Ürdün‘deki Petra antik kentindeki ikonik Al Khazneh veya Hazine alanında kazı yapan arkeologlar, 12 iskelet ve bir dizi eserden oluşan bir mezar keşfetti.
Discovery Channel’ın ‘Expedition Unknown’ programında ilk kez yayınlanan kazı için belirtelim ki, ‘Ürdün bilgisini ilerletmek’ için çalışan akademik bir kurum olan Amerikan Araştırma Merkezi’nin yönetici direktörü olan Profesör Pearce Paul Creasman tarafından yönetildi.

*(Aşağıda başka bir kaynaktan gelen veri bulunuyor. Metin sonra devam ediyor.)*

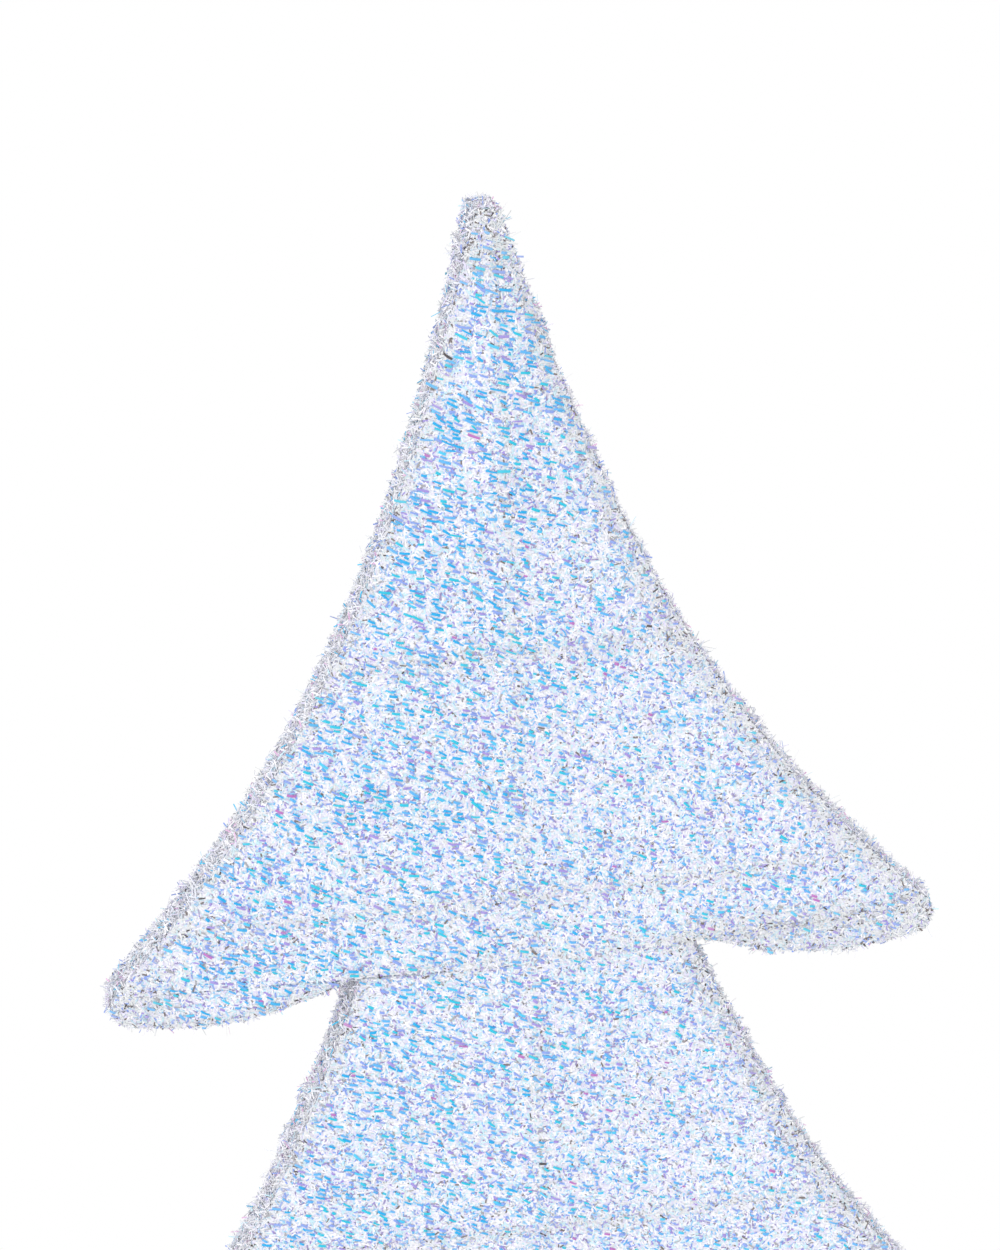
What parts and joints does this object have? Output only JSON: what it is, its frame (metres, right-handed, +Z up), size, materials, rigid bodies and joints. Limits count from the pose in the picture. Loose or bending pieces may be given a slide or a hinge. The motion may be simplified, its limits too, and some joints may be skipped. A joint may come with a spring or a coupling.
{
  "type": "led christmas tree",
  "caption": "Flat free-standing light-up tree: tinsel cloth over a wire frame, with a battery case behind the trunk and a folding cross stand.",
  "frame": {"origin": "on the floor, under the pole's axis, at the middle of the bounding box's bottom face", "axes": "+Z up along the pole, front face of the tree towards -Y, boughs along X"},
  "size_m": [0.57, 0.32, 0.9321],
  "materials": {
    "tinsel_cloth": "iridescent tinsel on white knit",
    "coated_wire": "white powder coat",
    "coated_bar": "satin powder coat",
    "white_plastic": "satin moulded",
    "grey_rubber": "matt",
    "lamp_string": "clear insulation with resin drops",
    "cell_jacket": "plain satin jacket",
    "nickel": "plated spring steel",
    "circuit_board": "solder mask",
    "black_plastic": "moulded"
  },
  "bodies": {
    "stand": {"lower_bar": "coated_bar", "socket_tube": "coated_bar", "retaining_collar": "white_plastic", "foot_left": "grey_rubber", "foot_right": "grey_rubber"},
    "upper_bar_body": {"upper_bar": "coated_bar", "foot_front": "grey_rubber", "foot_back": "grey_rubber"},
    "screw": {"thumb_screw": "white_plastic"},
    "pole_body": {"pole": "coated_bar", "pole_stop_ring": "white_plastic"},
    "tree": {"front_cloth_top": "tinsel_cloth", "front_cloth_middle": "tinsel_cloth", "front_cloth_bottom": "tinsel_cloth", "back_cloth_top": "tinsel_cloth", "back_cloth_middle": "tinsel_cloth", "back_cloth_bottom": "tinsel_cloth", "side_tape_top": "tinsel_cloth", "side_tape_middle_left": "tinsel_cloth", "side_tape_middle_right": "tinsel_cloth", "side_tape_bottom_left": "tinsel_cloth", "side_tape_bottom_right": "tinsel_cloth", "front_outline_wire": "coated_wire", "back_outline_wire": "coated_wire", "front_upright_wire": "coated_wire", "back_upright_wire": "coated_wire", "front_low_brace_top": "coated_wire", "front_low_brace_middle": "coated_wire", "front_low_brace_bottom": "coated_wire", "back_low_brace_top": "coated_wire", "back_low_brace_middle": "coated_wire", "back_low_brace_bottom": "coated_wire", "front_middle_brace_top": "coated_wire", "front_middle_brace_middle": "coated_wire", "front_middle_brace_bottom": "coated_wire", "front_notch_brace_top": "coated_wire", "front_notch_brace_middle": "coated_wire", "spacer_apex": "coated_wire", "spacer_top_left": "coated_wire", "spacer_top_right": "coated_wire", "spacer_middle_left": "coated_wire", "spacer_middle_right": "coated_wire", "spacer_bottom_left": "coated_wire", "spacer_bottom_right": "coated_wire", "trunk_sleeve": "coated_bar", "lamp_string": "lamp_string", "battery_case": "white_plastic", "circuit_board": "circuit_board", "cell_1": "cell_jacket", "cell_2": "cell_jacket", "cell_3": "cell_jacket", "contact_plate_left": "nickel", "contact_plate_right": "nickel"},
    "lid": {"battery_lid": "white_plastic"},
    "slider": {"switch_slider": "black_plastic"}
  },
  "joints": [
    {"name": "stand_fold", "type": "hinge", "parent": "stand", "child": "upper_bar_body", "pos_m": [0, 0, 0.0248], "axis": [0, 0, 1], "range_deg": [0, 75]},
    {"name": "screw_turn", "type": "hinge", "parent": "stand", "child": "screw", "pos_m": [0.0135, 0, 0.0563], "axis": [1, 0, 0], "range_deg": [0, 540]},
    {"name": "pole_turn", "type": "hinge", "parent": "stand", "child": "pole_body", "pos_m": [0, 0, 0.08], "axis": [0, 0, 1], "continuous": true},
    {"name": "tree_lift", "type": "slide", "parent": "pole_body", "child": "tree", "axis": [0, 0, 1], "range_m": [0, 0.085]},
    {"name": "lid_slide", "type": "slide", "parent": "tree", "child": "lid", "axis": [1, 0, 0], "range_m": [0, 0.064]},
    {"name": "switch_slide", "type": "slide", "parent": "tree", "child": "slider", "axis": [1, 0, 0], "range_m": [-0.0025, 0.0025]}
  ]
}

Mezar, ekibin “nadir bir keşif” olduğuna inandığı Al Khazneh’in hemen önünde bulundu. Discovery Channel tarafından yayınlanan bir medya açıklamasında Creasman’ın “Bu kazının Hazine hakkında bildiklerimizi tamamen değiştirebileceğini ve Nebati halkının gizemlerini çözmeye yardımcı olabileceğini bilmiyorduk. Ürdün hükümetinin desteğiyle bu kazı bizi cevaplara her zamankinden daha yakın hale getiriyor” dediği aktarılıyor.
Al Khazneh, yaklaşık 2.000 yıl önce Petra’da Nebati halkı tarafından katı kumtaşına oyulmuş bir türbe. Şehir büyük ihtimalle Nebatilerin başkentiydi. Site şu anda dünyanın yedi harikasından biri, UNESCO Dünya Mirası Alanı ve en ünlüsü 1989 yapımı Indiana Jones ve Son Haçlı Seferi filminde yer aldı.
İlginizi Çekebilir: Dünyanın en eski kiliselerinden biri bulundu
”Petra’daki mezarların neredeyse hepsi boş bulunduğundan, bu muhtemelen Petra’da şimdiye kadar bulunan en önemli mezar ve tarihi boyutlarda bir keşif”
2003 yılında Hazine’deki ilk yer altı odasını keşfeden ekibin bir parçası olan Dr. Creasman, daha ortaya çıkarılacak mezarlar olduğunu düşünüyor. O ve ekibi şüphelerini doğrulamak için yer altı radarı kullandı. Radar, yer altındaki nesneleri tespit etmek için darbeler gönderiyor.
Arkeologlara göre, Petra’daki diğer birkaç mezarın da boş olduğu bulundu.
Kazı ekibinin bir parçası olan Expedition Unknown sunucusu Josh Gates,
“Bu gizli odanın ortaya çıkmasıyla kesinlikle şaşkına döndük. Petra’daki mezarların neredeyse hepsi boş bulunduğundan, bu muhtemelen Petra’da şimdiye kadar bulunan en önemli mezar ve tarihi boyutlarda bir keşif”
Gates, bulgunun Al Khazneh’in sırlarını açığa çıkarabileceğini ve Arap göçebe kabilesi olan erken Nebatilerin hayatına dair bir bakış açısı sağlayabileceğini de sözlerine ekledi.
Ortaya çıkarılan kalıntılardan bazıları, muhtemelen mevsimsel su baskınları ve onları saran kumtaşının doğası nedeniyle diğerlerinden daha iyi korunmuştu. Bir ceset, İsa’nın Son Akşam Yemeği sırasında kullandığı bir kap olan Kutsal Kase’ye çarpıcı bir şekilde benzeyen bir kadeh tutarken keşfedildi.
Ayrıntılı inceleme de, bunun kırık bir testinin üst kısmı olduğunu ortaya çıkardı. Creasman ayrıca bu keşfin, krallığı MÖ 4. yüzyıldan MS 106’ya kadar hüküm süren Nebatiler hakkında ışık tutmaya yardımcı olduğunu ekledi.
“Antik insanlar ve yer hakkında bize daha fazla bilgi verebilecek bir şey bulmayı umuyorduk, insan kalıntıları bu konuda gerçekten değerli bir araç olabilir”
Ona göre, mezardaki gömüler kemikler hareket etmediği için iyi korunmuş durumda, bu da son derece nadir bir şey. Creasman, “Hazine hakkında henüz öğreneceğimiz çok şey var. Bu dikkat çekici yapı ne zaman ve neden inşa edildi?” diye gözlemledi.
Mezar yerleri için belirtelim ki, uzun zaman önce yaşamış kişilerin gelenekleri, inançları ve günlük yaşamları hakkında fikir veriyor. Büyük piramitlerden gizli odalara kadar mezarlar, karmaşık uygulamaları, eserleri ve ölenlerin kişisel hikayelerini ortaya çıkarıyor.